Wednesday, September 16, 2009

how i feel lost

When I am physically alone I most often feel disconnected. Lost.
Like, floating. Not really grounded or tethered to anything or anyone.

I feel like the people I love and who love me are like fingers on hands, and I am the substrate that filters through. They are there and they try to catch me, but I slip through the cracks. Sometimes they catch me and hold me for a little while, but as soon as I'm physically alone I slip through and there is no one and nothing to catch me anymore. Unbounded.

Its disorienting. I suppose it could be considered scary, but my familiarity with the feeling numbs out the terror.

I want to be connected so deeply. So much. Its the most important thing to me. I want to really know the connections persist even without the physical presence.
I hope I get it in this lifetime.

Monday, September 14, 2009

sources of disconnection

I feel like my life has been a series of events that have imposed disconnection on me.

I was adopted soon after birth. (How long from birth? I don't know, I haven't gotten all the facts straight yet). Ripped away from my mother. I remember my adoptive mother telling me a story about the first night they had me, she came into the room with my crib and woke me up from my sleep because she was so excited. Apparently I cried and cried and would not stop crying for so long that she never did that again. I think back on that story and can't help but think that her fulfillment was at the expense of me being lost.

At the end of third grade, when I was 10, my house burned down. I was the one who found the fire in the garage and alerted my mother and sister to get out of the house. I remember going inside to tell my mother and we stayed inside for a few minutes while she called the fire department. Then we left and went to our neighbor's house. My mother's new Corvette was in the garage and blew up before the fire fighters got there. Most of the house was gone before they could even attempt to save it.
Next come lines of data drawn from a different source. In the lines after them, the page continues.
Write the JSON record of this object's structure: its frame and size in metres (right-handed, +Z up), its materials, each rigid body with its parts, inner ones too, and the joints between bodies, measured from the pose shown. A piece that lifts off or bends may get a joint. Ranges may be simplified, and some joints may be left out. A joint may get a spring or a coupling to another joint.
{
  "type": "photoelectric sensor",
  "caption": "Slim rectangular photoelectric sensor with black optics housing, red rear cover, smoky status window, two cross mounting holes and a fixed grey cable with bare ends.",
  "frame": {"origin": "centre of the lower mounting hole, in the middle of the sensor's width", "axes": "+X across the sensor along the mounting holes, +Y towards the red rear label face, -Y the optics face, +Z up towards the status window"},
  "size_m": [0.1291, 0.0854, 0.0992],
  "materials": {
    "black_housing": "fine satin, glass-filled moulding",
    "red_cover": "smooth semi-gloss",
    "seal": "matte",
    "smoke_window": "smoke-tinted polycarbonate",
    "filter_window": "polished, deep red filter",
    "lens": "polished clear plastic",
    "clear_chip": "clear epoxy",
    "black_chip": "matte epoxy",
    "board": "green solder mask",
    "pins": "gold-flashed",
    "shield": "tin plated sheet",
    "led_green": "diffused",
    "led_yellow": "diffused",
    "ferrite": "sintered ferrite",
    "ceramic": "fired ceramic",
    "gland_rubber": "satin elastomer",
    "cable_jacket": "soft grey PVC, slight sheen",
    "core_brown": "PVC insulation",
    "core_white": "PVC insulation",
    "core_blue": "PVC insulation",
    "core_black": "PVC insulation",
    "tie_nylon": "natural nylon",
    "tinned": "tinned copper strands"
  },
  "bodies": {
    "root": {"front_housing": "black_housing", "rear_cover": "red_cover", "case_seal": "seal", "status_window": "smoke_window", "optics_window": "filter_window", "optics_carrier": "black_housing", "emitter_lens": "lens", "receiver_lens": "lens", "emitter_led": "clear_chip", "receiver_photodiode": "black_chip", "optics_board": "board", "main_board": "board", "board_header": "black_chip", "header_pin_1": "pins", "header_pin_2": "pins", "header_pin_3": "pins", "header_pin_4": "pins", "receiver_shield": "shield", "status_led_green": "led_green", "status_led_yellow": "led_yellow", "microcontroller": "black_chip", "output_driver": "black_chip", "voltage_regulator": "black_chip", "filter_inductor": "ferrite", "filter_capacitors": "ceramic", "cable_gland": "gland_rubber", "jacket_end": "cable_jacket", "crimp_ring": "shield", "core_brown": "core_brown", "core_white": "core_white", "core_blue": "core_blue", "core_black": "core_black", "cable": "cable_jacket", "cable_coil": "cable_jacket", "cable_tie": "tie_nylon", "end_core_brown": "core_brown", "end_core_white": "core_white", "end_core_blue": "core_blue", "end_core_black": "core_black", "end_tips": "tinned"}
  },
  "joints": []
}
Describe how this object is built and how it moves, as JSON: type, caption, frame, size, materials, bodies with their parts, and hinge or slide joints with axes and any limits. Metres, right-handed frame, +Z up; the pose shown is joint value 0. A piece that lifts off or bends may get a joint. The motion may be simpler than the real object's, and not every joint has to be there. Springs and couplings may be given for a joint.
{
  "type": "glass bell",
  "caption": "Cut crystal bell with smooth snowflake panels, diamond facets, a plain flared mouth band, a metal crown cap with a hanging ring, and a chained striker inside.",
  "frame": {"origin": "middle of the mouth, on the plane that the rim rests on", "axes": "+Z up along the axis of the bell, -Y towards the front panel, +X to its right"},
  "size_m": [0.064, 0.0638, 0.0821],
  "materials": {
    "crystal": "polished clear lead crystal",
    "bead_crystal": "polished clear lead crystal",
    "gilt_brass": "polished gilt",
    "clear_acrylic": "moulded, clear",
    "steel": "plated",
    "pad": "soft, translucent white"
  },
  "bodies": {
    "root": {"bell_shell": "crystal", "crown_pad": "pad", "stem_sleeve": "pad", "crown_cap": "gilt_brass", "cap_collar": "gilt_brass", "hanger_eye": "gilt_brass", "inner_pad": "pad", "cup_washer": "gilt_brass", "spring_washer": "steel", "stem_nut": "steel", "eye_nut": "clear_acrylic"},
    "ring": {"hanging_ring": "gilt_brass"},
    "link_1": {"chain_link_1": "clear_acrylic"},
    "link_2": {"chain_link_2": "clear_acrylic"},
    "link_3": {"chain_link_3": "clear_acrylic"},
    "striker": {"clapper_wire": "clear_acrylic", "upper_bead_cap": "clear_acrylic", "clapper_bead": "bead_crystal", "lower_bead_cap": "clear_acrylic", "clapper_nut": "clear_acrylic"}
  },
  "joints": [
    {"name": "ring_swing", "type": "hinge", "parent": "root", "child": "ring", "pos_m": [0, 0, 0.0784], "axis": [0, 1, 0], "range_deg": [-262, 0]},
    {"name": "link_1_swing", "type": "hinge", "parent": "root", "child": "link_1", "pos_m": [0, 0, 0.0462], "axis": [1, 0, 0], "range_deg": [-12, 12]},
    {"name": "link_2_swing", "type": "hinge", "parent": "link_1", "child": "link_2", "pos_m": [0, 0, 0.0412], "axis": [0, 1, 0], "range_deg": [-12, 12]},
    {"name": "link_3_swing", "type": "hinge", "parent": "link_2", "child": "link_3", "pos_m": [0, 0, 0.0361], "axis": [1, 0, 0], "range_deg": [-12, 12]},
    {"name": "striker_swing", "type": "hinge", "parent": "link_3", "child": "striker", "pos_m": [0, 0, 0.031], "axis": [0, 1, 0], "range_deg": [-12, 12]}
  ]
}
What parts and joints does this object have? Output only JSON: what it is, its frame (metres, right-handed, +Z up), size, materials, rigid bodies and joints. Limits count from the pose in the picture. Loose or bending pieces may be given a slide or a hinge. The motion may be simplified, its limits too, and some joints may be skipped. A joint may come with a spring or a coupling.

I basically watched my house explode, then was taken by police car to my best friend's house where I slept over that night. I distinctly remember falling asleep in her bed and crying into her pillow, feeling totally completely terrified and disconnected from the life I lived in that house. It seemed like that life burned away and there was nothing left. I still feel like that. We were able to save some pictures and old movie film, and one of my favorite pictures from my childhood is one that is an enlarged picture of my mother, my sister and I set on a 70's wooden plaque. The wood is burned and the border of the picture is, too, but the image shows through the center. A few years ago my sister, my dad and I did a project together in which we bought an old film projector off of ebay and watched all the old semi-destroyed movies. I felt like it was a priceless gift to have footage from the inside of the house. Oh my god! I was able to relive what I was forced to only imagine in my mind's eye for so many years. That's what my room looked like--wow, remember the wierd elf cookie jar on the kitchen counter? Look at the wallpaper! I felt like I was going home. I still feel so attached to that house--its like another piece of my life that was taken away from me in which I had no control.

Then, when I was 20, my (adoptive) mother died. She had been sick for basically my whole life. Not like a little sick. SICK. Hospitalized over and over again, year after year. For the last several years of her life, while I was in middle and high school, she almost died several times, and there I was again, powerless over a horrible situation I could not control. Even though it was humanly impossible for her to stay alive at the end, I was stunned when she actually died. I spoke with her the night before; I called her from a payphone from my crazy life on the road with my crazy (first) husband and baby. I told her that my birth mother and I had made arrangements for her to come to the US for us to meet. Then the phone cut out and I actually didn't have any money to call her back. That was the last thing I said to her. She died in the middle of that night.

After my mother's funeral, my grandmother said to me, "Did you even love your mother?" As if losing my mother for the second time wasn't torturous enough.

Needless to say, my identity within (and without) my family is more than confusing.